I'm renting a house for the next six months while I look for a more permanent place to live (read: buy). The house has a small yard and the street is tree-lined, which means I've got my work cut out for me when it comes to raking. Fortunately, the yard is small and it's good practice for if/when I buy a single-family home.
I have a garden plot through work, and it's huge. My forays into seaweed mulch produced mixed results--it does wonders for the soil, and it kept the weeds to a minimum, at first, but then I ended up with a prairie in my plot anyway. My father always made a mulch pile with grass clippings and leaves, and it was very effective. Weeds are sparse in the garden, and the soil is very well fed. So I bagged the leaves I raked and made a mulch pile. It was pretty big, but I know that after snow, rain, and decomposition that it would probably to down to a third of its size.

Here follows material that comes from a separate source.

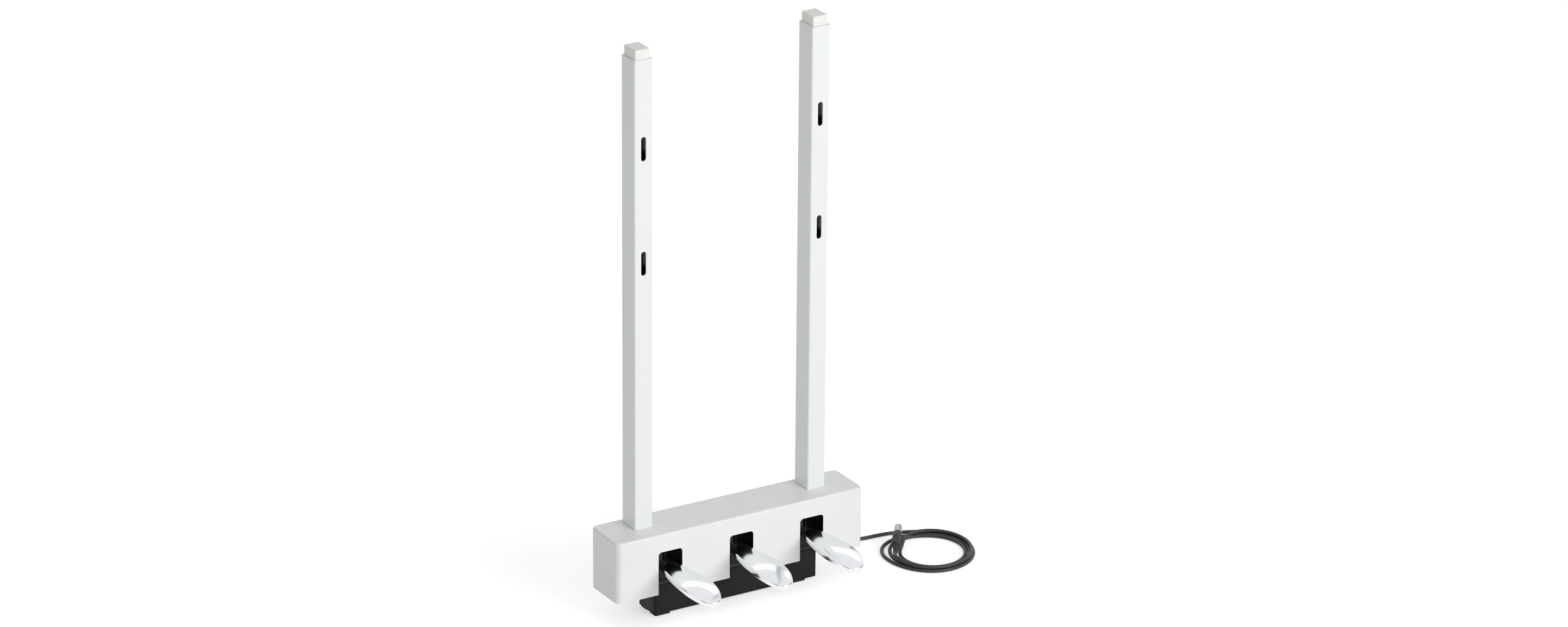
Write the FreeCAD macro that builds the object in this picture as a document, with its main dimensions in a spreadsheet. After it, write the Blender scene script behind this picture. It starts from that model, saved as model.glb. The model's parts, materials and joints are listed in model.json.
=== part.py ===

I walked back to my car thinking, Sheesh, I hope I can rake a few more in the yard when I slipped on the path. Gah, I've got to be careful, all of the paths around the plots are slippery with leaves--
Well, take a wild guess how I spend that morning! I raked some areas around the plots up and piled those leaves on top of my leaf pile. And I'll probably do that a few more times. No one who has plots there use them--they prefer weed barrier or seaweed. I'll probably still scout out seaweed but it's nice to know that yes, leaves are an option. I'll have to get some lime to add to the pile--there are a fair number of oak tress in my neighborhood, and I heard that oak leaves are a little acidic. But I hope this will make the garden a little less weedy.